BioC2024

Non-negative Matrix Factorization (NMF) is a popular and interpretable method for dimension reduction. NMF can be used in the same analysis pipelines as Principal Component Analysis, but also provides direct insights into patterns of gene co-expression (biological processes) and context of cell similarities (soft clustering). However, NMF implementations have historically been too slow to scale to the size of datasets available today. We implemented very fast and scalable NMF in our "singlet" R package, which natively supports sparse matrices and can scale to datasets with tens of millions of cells. We trained an NMF model on 28 million human transcriptomes from the Chan Zuckerberg Initiative CellCensus dataset. Our embeddings are publicly available as CellCensus models for transfer learning. We also developed new data structures for single-cell data that outperform BPCells in terms of compression by ~4x and exceed performance, allowing for in-core NMF on high-memory HPC nodes of over 100 million single-cell transcriptomes, in theory. Here we show how a standard Seurat object can make use of "singlet" NMF, what insights can be derived from this data, and we share some of the use cases for our new CellCensus model, and show how our new data structures enable in-core analysis of single-cell datasets that normally would require distributed computing.

Foundation models of single-cell transcriptomics data promise unprecedented capability to reason about any new information in the context of a vast knowledge about gene co-expression and regulation patterns.
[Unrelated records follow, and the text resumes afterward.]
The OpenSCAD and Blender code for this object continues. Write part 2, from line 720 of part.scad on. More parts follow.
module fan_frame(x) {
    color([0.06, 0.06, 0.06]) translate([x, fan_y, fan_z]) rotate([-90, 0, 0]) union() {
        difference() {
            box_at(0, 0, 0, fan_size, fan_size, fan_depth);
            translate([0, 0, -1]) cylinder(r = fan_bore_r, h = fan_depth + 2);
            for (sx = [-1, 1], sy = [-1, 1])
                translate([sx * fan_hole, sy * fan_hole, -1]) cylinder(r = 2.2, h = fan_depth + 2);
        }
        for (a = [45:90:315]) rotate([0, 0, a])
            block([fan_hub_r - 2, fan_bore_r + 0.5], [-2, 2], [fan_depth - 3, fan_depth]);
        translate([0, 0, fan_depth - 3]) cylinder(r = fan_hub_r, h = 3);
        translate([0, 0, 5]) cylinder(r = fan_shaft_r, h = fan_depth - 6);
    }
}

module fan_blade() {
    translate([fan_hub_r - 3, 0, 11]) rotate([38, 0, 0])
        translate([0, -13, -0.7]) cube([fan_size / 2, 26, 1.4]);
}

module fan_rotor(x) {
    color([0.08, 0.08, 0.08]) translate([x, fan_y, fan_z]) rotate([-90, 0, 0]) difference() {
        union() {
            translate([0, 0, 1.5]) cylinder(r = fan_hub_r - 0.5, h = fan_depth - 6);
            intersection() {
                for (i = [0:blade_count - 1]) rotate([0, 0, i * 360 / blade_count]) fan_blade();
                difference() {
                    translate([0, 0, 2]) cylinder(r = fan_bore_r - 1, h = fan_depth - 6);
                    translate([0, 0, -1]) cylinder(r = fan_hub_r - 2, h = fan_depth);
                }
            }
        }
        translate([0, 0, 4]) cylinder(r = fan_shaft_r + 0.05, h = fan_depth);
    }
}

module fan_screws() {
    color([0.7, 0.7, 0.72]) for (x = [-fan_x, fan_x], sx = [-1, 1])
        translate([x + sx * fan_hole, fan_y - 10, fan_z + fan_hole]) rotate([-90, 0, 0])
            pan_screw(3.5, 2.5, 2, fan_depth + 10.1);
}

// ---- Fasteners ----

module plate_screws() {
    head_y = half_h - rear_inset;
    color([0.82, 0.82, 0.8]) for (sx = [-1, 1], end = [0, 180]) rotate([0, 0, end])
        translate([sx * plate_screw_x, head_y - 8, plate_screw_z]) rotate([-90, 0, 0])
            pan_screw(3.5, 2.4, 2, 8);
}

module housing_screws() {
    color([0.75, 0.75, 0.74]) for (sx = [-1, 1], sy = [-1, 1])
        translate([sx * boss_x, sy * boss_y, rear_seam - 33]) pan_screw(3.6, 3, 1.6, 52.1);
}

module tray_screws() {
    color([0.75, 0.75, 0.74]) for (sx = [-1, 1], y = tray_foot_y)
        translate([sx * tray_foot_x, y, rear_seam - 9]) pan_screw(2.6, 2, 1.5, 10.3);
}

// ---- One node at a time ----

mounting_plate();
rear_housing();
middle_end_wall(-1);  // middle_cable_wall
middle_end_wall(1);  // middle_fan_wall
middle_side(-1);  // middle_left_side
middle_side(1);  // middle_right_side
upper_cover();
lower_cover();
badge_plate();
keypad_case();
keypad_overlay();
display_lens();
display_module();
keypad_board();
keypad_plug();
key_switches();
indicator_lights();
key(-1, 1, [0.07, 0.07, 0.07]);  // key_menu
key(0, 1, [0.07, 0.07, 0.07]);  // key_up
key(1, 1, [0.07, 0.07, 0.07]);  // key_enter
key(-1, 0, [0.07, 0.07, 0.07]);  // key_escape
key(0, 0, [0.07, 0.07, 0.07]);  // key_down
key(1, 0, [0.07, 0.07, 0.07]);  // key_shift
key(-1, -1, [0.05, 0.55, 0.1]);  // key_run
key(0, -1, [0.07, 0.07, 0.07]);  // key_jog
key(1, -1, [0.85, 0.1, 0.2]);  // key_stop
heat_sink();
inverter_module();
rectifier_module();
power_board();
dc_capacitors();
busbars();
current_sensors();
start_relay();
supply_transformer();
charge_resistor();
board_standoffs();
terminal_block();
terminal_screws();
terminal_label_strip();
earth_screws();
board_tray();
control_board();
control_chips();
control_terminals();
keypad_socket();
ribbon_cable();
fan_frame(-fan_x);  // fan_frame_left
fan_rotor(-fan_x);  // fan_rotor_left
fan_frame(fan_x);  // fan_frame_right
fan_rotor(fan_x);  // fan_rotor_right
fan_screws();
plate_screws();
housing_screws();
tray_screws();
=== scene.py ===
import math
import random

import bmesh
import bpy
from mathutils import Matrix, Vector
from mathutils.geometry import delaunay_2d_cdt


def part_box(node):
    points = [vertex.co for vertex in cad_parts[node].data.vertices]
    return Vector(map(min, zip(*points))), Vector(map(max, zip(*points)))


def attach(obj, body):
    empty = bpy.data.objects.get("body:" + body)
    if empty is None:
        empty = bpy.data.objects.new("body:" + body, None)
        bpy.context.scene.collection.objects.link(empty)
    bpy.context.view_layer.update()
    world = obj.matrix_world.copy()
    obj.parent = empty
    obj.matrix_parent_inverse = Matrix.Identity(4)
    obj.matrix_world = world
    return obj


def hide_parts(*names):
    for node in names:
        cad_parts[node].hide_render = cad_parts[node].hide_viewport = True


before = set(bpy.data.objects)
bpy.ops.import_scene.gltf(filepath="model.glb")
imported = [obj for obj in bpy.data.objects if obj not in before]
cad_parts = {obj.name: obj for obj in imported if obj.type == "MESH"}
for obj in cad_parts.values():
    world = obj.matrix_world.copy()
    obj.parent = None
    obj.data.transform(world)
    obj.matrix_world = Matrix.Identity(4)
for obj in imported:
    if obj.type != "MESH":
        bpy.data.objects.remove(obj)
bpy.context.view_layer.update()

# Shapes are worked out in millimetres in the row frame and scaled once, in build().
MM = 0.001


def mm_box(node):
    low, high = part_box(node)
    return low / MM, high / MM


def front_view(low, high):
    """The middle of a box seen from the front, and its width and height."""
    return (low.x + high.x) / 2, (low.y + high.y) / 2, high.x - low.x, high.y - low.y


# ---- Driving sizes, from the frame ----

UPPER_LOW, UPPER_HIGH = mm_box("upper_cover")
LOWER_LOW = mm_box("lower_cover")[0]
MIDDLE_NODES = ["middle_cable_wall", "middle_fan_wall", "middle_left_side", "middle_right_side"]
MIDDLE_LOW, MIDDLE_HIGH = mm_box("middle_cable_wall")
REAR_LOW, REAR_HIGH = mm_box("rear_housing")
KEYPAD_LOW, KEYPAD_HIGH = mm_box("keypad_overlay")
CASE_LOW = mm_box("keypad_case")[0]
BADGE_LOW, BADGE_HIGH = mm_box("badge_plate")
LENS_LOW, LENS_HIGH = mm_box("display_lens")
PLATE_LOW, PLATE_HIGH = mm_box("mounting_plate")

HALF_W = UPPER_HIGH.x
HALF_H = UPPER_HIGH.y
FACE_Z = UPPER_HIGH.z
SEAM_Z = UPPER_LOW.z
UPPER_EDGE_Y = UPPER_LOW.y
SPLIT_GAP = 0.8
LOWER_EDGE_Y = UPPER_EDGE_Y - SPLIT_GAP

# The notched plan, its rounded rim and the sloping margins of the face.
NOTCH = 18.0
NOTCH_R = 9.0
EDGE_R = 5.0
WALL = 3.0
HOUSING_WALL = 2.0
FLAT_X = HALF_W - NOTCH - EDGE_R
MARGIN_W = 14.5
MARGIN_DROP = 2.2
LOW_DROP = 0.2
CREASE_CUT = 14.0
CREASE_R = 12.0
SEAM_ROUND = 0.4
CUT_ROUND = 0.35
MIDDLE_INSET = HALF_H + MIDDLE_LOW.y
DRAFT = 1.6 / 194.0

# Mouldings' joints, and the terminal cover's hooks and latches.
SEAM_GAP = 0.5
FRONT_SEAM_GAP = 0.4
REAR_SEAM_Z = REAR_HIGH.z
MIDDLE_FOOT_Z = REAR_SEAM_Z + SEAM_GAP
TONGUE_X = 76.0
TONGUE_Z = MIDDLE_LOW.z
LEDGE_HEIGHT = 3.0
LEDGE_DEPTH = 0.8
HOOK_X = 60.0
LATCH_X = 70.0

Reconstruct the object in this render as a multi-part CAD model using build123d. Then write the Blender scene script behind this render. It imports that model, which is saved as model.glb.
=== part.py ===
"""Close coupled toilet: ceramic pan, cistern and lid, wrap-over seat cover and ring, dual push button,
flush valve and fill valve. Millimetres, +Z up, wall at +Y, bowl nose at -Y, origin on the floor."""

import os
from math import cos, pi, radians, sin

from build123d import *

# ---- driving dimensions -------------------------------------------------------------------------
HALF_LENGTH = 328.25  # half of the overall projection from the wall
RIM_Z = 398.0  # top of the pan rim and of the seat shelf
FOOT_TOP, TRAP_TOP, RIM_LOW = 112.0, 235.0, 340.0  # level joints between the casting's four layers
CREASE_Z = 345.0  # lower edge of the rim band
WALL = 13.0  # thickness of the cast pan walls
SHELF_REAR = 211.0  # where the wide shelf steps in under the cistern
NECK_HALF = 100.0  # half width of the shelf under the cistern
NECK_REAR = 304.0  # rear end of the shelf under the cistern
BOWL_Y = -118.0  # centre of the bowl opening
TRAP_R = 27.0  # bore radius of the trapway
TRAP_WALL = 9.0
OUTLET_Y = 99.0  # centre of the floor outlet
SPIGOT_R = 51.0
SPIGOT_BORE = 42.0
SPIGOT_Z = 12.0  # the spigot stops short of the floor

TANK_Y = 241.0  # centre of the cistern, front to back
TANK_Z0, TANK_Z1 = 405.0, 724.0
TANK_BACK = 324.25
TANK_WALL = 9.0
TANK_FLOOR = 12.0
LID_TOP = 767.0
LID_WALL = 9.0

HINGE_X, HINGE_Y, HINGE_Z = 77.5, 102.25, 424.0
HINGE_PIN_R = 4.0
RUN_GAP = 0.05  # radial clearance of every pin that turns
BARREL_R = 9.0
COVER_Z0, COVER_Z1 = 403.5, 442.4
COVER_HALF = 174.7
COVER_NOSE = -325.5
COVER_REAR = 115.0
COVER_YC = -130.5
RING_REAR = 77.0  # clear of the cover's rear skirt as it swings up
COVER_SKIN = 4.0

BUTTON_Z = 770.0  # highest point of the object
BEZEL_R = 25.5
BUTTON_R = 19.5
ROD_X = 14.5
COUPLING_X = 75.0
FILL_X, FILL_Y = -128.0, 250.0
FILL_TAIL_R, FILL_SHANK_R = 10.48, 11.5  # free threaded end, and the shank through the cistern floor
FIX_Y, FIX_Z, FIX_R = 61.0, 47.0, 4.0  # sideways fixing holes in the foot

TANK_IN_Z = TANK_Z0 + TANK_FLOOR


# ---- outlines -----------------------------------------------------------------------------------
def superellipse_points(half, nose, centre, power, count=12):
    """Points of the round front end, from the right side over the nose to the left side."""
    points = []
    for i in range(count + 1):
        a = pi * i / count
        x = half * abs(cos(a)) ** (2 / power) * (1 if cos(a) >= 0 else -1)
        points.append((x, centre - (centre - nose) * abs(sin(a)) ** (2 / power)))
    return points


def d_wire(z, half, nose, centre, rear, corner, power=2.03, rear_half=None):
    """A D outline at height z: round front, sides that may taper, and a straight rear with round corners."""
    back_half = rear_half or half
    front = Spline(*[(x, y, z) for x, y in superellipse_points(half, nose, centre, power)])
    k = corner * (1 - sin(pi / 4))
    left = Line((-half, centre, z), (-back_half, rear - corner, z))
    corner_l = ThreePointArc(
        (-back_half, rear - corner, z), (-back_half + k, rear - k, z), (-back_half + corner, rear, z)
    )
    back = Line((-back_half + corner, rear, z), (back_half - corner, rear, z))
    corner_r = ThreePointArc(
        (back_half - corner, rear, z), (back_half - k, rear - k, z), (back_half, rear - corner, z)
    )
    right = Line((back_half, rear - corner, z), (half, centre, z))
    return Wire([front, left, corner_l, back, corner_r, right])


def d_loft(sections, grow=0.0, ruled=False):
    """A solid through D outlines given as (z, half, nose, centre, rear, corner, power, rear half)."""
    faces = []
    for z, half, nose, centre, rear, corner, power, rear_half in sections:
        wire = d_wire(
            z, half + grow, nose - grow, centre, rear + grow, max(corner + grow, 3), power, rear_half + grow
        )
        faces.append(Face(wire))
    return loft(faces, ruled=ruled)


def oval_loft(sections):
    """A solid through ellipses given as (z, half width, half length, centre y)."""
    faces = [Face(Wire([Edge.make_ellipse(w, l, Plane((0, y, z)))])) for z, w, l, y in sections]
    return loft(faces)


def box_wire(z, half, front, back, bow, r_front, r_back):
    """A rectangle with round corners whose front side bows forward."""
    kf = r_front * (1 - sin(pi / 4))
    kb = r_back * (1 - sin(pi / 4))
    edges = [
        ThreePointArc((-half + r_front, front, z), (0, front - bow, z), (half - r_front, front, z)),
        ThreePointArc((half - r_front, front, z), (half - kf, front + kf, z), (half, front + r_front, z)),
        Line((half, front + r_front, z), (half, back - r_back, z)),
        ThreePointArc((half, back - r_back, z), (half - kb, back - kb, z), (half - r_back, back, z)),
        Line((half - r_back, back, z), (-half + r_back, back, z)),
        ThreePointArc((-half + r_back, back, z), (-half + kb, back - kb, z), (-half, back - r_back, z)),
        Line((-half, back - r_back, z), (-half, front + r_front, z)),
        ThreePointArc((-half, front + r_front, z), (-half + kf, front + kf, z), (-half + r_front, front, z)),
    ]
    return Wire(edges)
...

While current work in this space largely uses transformer- or GPT-based architectures, we are building multimodal generative architectures that rely on mixture-of-experts variational autoencoders with generate adversarial feedback. Our approaches permit scalable integration of transcriptomes across any supervised metadata labels (e.g. organ, disease, assay, dataset id, etc.) and modalities (e.g. RNA, ADT, ATAC), but also across species without making any a priori assumptions about gene homology. Here we present our work to date on these new architectures involving models trained on ~40 million single-cell transcriptomes from human and mouse in the Chan Zuckerberg Initiative CellCensus, and also zebrafish data from several other datasets. These foundation models open new opportunities for highly-powered prediction tasks even on small sample sizes by leveraging a vast knowledge of transcriptomics.